NavList:
A Community Devoted to the Preservation and Practice of Celestial Navigation and Other Methods of Traditional Wayfinding
Re: Wind drift, was: DR thread from Nov-Dec '04
From: Jared Sherman
Date: 2005 Jan 20, 17:02 -0500
From: Jared Sherman
Date: 2005 Jan 20, 17:02 -0500
Bill- <<4. By your definition of seiche, when the wind decreases/stops, gravity once again prevails and the piled up water on the leeward side of the body rushes to the former windward end to establish equilibrium (level off), setting up a wave. 5. If the basin is sympathetic, this "sloshing" may be rather dramatic for a tideless body of water.>> Do you recall the recent reports of the tsunami, where the ocean rose, then fell, then rose again?
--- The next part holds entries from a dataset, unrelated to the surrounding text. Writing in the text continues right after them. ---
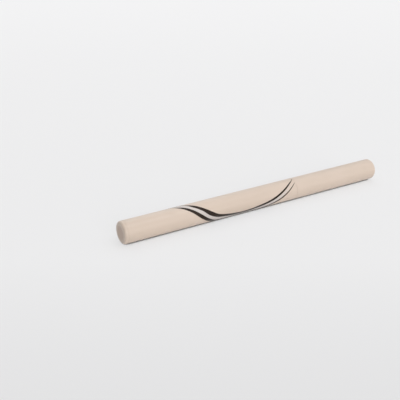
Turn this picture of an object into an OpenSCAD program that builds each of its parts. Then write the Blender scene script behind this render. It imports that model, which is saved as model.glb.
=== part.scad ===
// Liquid eyeliner pen with a free-ink feed, lying on its side.
// The axis runs along X, from the tail at -X to the closed end of the cap at +X.
// The origin is under the middle of the pen, on the surface that it lies on.
// Every sub-part is turned about the pen's axis. A place on that axis is a station, the distance
// from the tail's face, and lay_down() carries the stations over to X.

/* [Barrel] */
// Outer diameter of the barrel, the tail plug and the cap
pen_d = 10; // [9.8:0.1:12]
// Length of the barrel's tube
barrel_len = 86.8; // [80:0.1:100]
// Wall of the barrel's tube
barrel_wall = 1.3; // [1.2:0.05:1.4]
// Round on the outer rims where barrel, plug and cap meet
rim_round = 0.05; // [0.05:0.05:0.3]
// Lead-in chamfer of the tube's bore at both ends, and of the cap's mouth
bore_chamfer = 0.15; // [0.05:0.05:0.2]

/* [Tail plug] */
// Thickness of the plug's head
plug_head_t = 1.6; // [1.4:0.1:3]
// Rounding of the head's outer edge, as it shows at the tail
plug_round = 1.1; // [0.5:0.1:1.2]
// Length of the plug's stem inside the barrel
plug_stem_len = 7.5; // [6:0.5:10]
// Wall of the hollow stem
plug_stem_wall = 0.9; // [0.7:0.1:1.4]
// Thickness of the stem's floor, in front of the head
plug_floor_t = 0.6; // [0.4:0.1:1.2]
// Thickness of the cross ribs in the stem
plug_rib_t = 0.8; // [0.5:0.1:1.2]
// How far the cross ribs stay back from the stem's open end
plug_rib_setback = 1.2; // [0.6:0.1:2]
// Ribs that cross in the stem
plug_rib_count = 2; // [1:1:3]

/* [Ink tank] */
// Wall of the tank
tank_wall = 0.5; // [0.4:0.05:0.55]
// Thickness of the tank's closed end
tank_floor_t = 0.8; // [0.6:0.1:1.5]
// Rounding of the closed end, outside
tank_round = 1.2; // [0.6:0.1:2]
// Rounding of the closed end, inside
tank_inner_round = 0.8; // [0.4:0.1:1.6]

/* [Mixing ball] */
// Diameter of the steel ball that stirs the ink
ball_d = 3.2; // [2.4:0.1:3.4]
// Where the ball lies, from the tank's floor to its centre
ball_rest = 10; // [6:0.5:20]

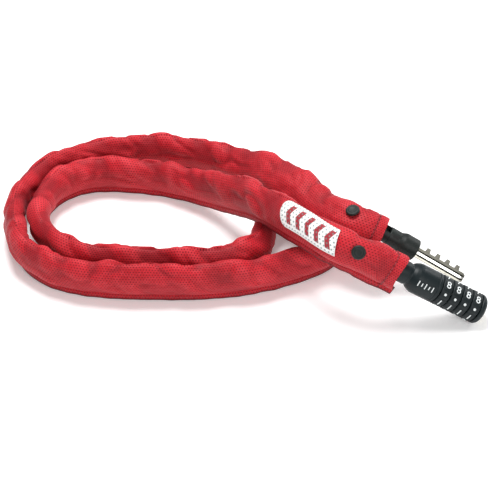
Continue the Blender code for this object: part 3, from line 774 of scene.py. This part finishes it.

I suspect what the Annapolis Book is saying may be called seiches in lakes, is not the current itself, but the repeated sloshing of waves back and forth across the body of water, after the wind falls or as it lulls. Once the water piled up "over here" is no longer being wind driven, it will go "back there" and on reaching the opposite shore, it will reflect back and forth again and again, many times, until the water has expended the energy from all that wind. If the motion and the basin were resonant, that would match the definition of seiche as I'd heard it. Why they'd associate a *current* with that...dunno. That's like asking a fisherman what a "blackfish" is. There's a different species going by that same name in every corner of the globe.And latin names don't count--unless one lives in Latinia.